Lucas 12:16-21 Herziene Statenvertaling (HSV)
En Hij zei tot hen een gelijkenis en sprak: Het land van een rijke man had veel opgebracht. En hij overlegde bij zichzelf en zei: Wat zal ik doen? Want ik heb geen ruimte om mijn vruchten op te slaan. En hij zei: Dit zal ik doen: ik zal mijn schuren afbreken en grotere bouwen en ik zal daarin al mijn koren en al mijn goederen opslaan. En ik zal tegen mijn ziel zeggen: Ziel, u hebt veel goederen liggen voor veel jaren. Neem rust, eet, drink en wees vrolijk. Maar God zei tegen hem: Dwaas! In deze nacht zal men uw ziel van u opeisen; en wat u gereedgemaakt hebt, voor wie zal het zijn? Zo is het met hem die voor zichzelf schatten verzamelt en niet rijk is in God.

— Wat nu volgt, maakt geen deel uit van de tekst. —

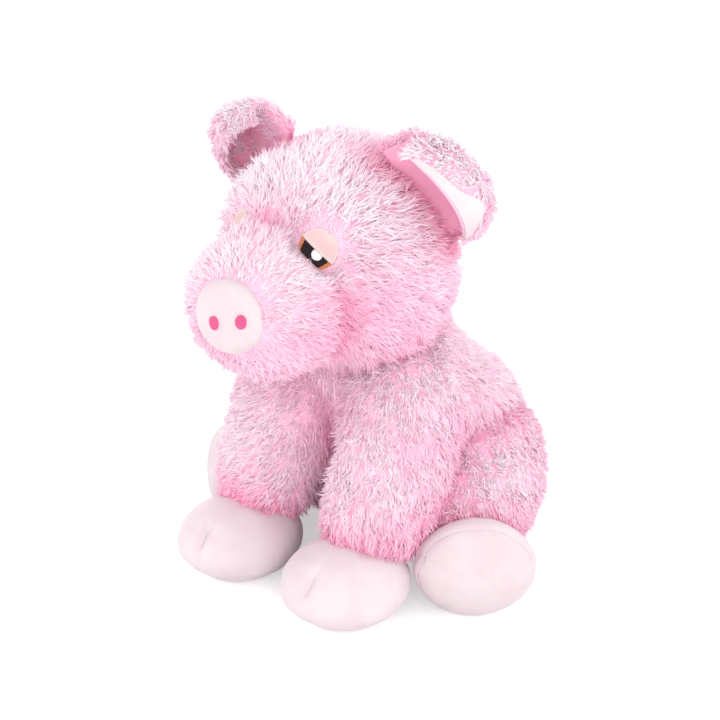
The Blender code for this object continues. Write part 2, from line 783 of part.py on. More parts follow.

Lucas 12:16-21 NBG-vertaling 1951 (NBG51)
En Hij sprak tot hen een gelijkenis en zeide: Het land van een rijk man had veel opgebracht. En hij overlegde bij zichzelf en zeide: Wat moet ik doen, want ik heb geen ruimte om mijn vruchten te bergen. En hij zeide: Dit zal ik doen: ik zal mijn schuren afbreken en grotere bouwen en ik zal daarin al het koren en al mijn goederen bergen. En ik zal tot mijn ziel zeggen: Ziel, gij hebt vele goederen liggen, opgetast voor vele jaren, houd rust, eet, drink en wees vrolijk. Maar God zeide tot hem: Gij dwaas, in deze eigen nacht wordt uw ziel van u afgeëist en wat gij gereedgemaakt hebt, voor wie zal het zijn? Zó vergaat het hem, die voor zichzelf schatten verzamelt en niet rijk is in God.

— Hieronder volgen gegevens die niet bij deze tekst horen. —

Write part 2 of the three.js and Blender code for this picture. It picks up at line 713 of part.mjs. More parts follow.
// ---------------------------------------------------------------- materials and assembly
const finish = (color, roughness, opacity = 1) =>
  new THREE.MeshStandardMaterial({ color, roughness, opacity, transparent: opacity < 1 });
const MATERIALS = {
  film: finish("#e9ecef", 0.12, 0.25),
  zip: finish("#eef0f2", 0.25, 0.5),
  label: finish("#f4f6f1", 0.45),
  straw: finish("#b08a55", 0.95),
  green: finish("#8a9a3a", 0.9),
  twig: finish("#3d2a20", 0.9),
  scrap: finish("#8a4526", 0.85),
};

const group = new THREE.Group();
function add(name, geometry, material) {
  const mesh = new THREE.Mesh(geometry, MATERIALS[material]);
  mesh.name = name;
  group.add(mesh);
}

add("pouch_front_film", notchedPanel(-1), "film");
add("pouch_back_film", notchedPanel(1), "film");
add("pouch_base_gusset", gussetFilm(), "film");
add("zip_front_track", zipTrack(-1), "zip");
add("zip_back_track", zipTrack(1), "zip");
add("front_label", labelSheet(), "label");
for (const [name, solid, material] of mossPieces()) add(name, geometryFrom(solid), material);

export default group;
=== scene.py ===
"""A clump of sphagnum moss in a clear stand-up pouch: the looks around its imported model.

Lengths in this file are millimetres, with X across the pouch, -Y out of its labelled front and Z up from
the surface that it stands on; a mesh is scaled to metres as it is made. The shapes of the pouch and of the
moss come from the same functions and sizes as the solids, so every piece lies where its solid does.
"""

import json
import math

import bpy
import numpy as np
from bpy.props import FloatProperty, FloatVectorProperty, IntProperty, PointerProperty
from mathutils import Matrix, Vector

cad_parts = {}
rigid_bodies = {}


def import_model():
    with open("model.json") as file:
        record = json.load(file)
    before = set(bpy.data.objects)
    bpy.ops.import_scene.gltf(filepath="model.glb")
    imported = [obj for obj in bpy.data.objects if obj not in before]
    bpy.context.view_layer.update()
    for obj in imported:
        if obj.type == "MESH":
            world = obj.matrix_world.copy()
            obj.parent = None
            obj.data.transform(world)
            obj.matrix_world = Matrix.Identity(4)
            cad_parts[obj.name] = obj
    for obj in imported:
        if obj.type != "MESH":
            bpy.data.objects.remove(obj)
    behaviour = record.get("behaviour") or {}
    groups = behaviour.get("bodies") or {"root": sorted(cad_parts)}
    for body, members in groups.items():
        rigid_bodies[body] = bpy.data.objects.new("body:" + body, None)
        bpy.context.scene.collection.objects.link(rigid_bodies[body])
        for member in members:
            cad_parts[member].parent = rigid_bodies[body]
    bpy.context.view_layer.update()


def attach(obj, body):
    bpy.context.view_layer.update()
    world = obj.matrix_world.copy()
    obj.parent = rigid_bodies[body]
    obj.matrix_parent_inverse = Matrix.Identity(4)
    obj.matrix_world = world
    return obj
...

Lucas 12:16-21 Het Boek (HTB)
Hij maakte dit duidelijk met een gelijkenis. ‘Een rijk man had heel vruchtbaar land en de oogst was zo groot dat die niet in de schuren kon. De man vroeg zich af waar hij alles moest laten. Ineens wist hij het. “Ik breek mijn schuren af en zet er grotere voor in de plaats,” zei hij. “Dan heb ik ruimte genoeg om alles op te slaan. Als het klaar is, zal ik tegen mezelf zeggen: Je hebt voor jaren genoeg. Rust eens lekker uit, eet, drink en geniet.” Maar God zei tegen hem: “Dwaas! Vannacht zult u sterven. En wie krijgt nu alles wat u achterlaat?” Zo gaat het met iemand die altijd maar meer wil hebben, maar in Gods ogen een armoedzaaier is.’

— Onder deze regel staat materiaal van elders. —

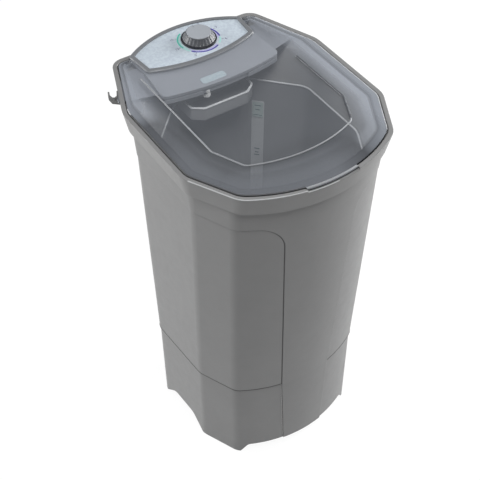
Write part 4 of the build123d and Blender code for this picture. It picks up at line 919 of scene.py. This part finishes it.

Lucas 12:16-21 BasisBijbel (BB)
Hij legde hun dat uit met een verhaal: "Er was eens een rijke man. Zijn akkers hadden een grote oogst opgeleverd. En hij dacht bij zichzelf: 'Wat zal ik doen? Want ik heb geen ruimte genoeg om de hele oogst op te bergen.' Hij bedacht: 'Ik weet al iets. Ik zal mijn schuren afbreken en grotere schuren bouwen. Daar zal ik dan al mijn graan en al mijn rijkdommen in opbergen. Nu heb ik heel veel. Het is genoeg voor járen. Nu kan ik rustig aan doen. Ik ga lekker eten en drinken en feestvieren.' Maar God zei tegen hem: 'Jij dwaas! Vannacht nog zal je leven van je teruggevraagd worden. En voor wie heb je dan zoveel verzameld?' Zó zal het gaan met de mensen die voor zichzélf schatten verzamelen, maar geen schat hebben bij God."